To recognise International Women’s Day, Eugenia Flynn looks back on her inspirations.
As many other mixed race people would know, there are times in your life when others want to see you as more one race than the other. Not looking typically Chinese, quite often this falls on the Aboriginal side of my identity, although growing up as a child of the 80s in suburban Adelaide, I do not remember feeling more one than the other. Going through puberty and becoming a woman in the 90s, though, meant that I was very often sexualised as a Chinese woman, something that has stayed with me throughout my twenties and well in to my thirties.
Here is a collection of memories: I remember my mother being accused (because it was such a terrible thing) of being a boat person, of my father being accused of having a mail order bride. I remember listening to a white woman on breakfast radio performing skits as Rose Porteous, complete with fake Filipino accent and exaggerated Asian gold digger stereotype. I remember being yelled at on the street to ‘go home’ during the height of Hansonism. I remember my sister being approached by white men speaking to her in Chinese, then being ‘disappointed’ and shaming her when she responded in English.
A craving to see strong Chinese women in the public eye was, in part, answer to this ignorance and, at times, outright hostility. I sought to combat the stereotypes that Chinese women are either soft and submissive or aggressive gold diggers by identifying strong Chinese women to look up to. Beyond the incredible tenacity and humour of my own mother, these women have all contributed something different to my ever-growing identity as a Chinese woman.
A staple on the television show Good Morning Australia, I loved watching Elizabeth Chong share her culinary skills and knowledge. Her position of power in the role of teacher to the white hosts of Good Morning Australia made her a giant in my eyes, while her tours of Melbourne’s Chinatown were a recognition that the Chinese had been in Australia far longer than White Australia was ready to admit.
Lee Lin Chin
SBS was a staple on our family’s television and Lee Lin Chin was my
newsreader of choice. With her amazing outfits, brightly coloured lips and groovy glasses, Chin fed my fashion-imagination. However, her most memorable attribute was her ability to read the news with stern authority. With perfect annunciation and a slightly British accent, she was a career role model for many young women, myself included.

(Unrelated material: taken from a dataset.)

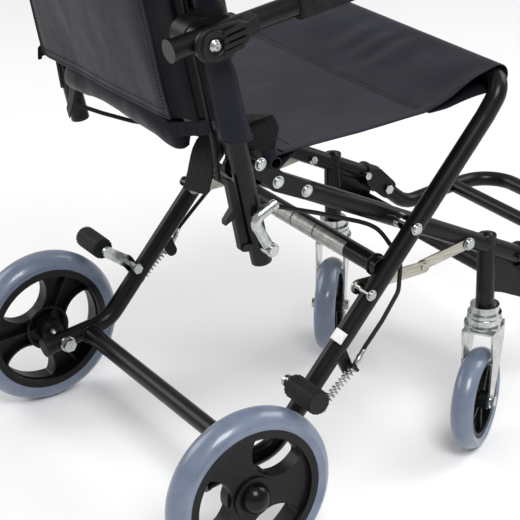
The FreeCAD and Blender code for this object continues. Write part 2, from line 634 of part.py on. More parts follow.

In the 1980s Claudia Cream was a trailblazer, the first Asian-born lawyer to be admitted to the South Australian Supreme Court. She went on to establish her own law practice, where we eventually met when I began working as her legal clerk in the early 2000s. Servicing much of Adelaide’s Chinatown precinct for many years, she has become an Adelaide icon and is involved in everything from annual Chinese New Year celebrations to the Adelaide Zoo’s panda program. As an incredibly active member of the community, she has the kind of edge to be emulated.
There is a particular honesty to Kylie Kwong that has always appealed to me. The food she cooks is unashamedly Chinese in a way that neither panders to non-Chinese tastes nor exotifies or belittles. Coupled with an unwavering frankness in the way she presents her food on television, Kwong is the perfect celebrity chef in my eyes.
Even if you do not agree with Labor party politics, you have to admire Penny Wong for her career as first lawyer, then policy advisor and finally Federal politician. Being the first Asian-born member of any Australian cabinet, Senator Penny Wong has been outspoken on marriage equality and open about the racism she has experienced. She may have started out playing party politics, but I admire her attempts to create change within the system.
Is Margaret Zhang the perfect Chinese daughter? She is a model with a fashion career that goes behind the camera as well; stylist, photographer and creative director for such high fashion publications as L’Officiel,
Harper’s BAZAAR, NYLON, Marie Claire and ELLE. Despite flying around the world working for brands such as Swarovski, Clinique, Lexus and Louis Vuitton she has still managed to find time to complete a double degree in Commerce and Law at The University of Sydney. Rather than envious, I stand in admiration for all she is able to achieve and double-tap on all her Instagram posts.
Although not technically Chinese, Rose Porteous was a figure that loomed large in my formative years. Portrayed as a vulgar and promiscuous gold digger, Porteous was harangued by a media that used her to peddle stereotypes about ‘Asian brides’. The way she thumbed her nose at all and sundry whilst continuing to live life exactly as she pleases makes me her number one fan.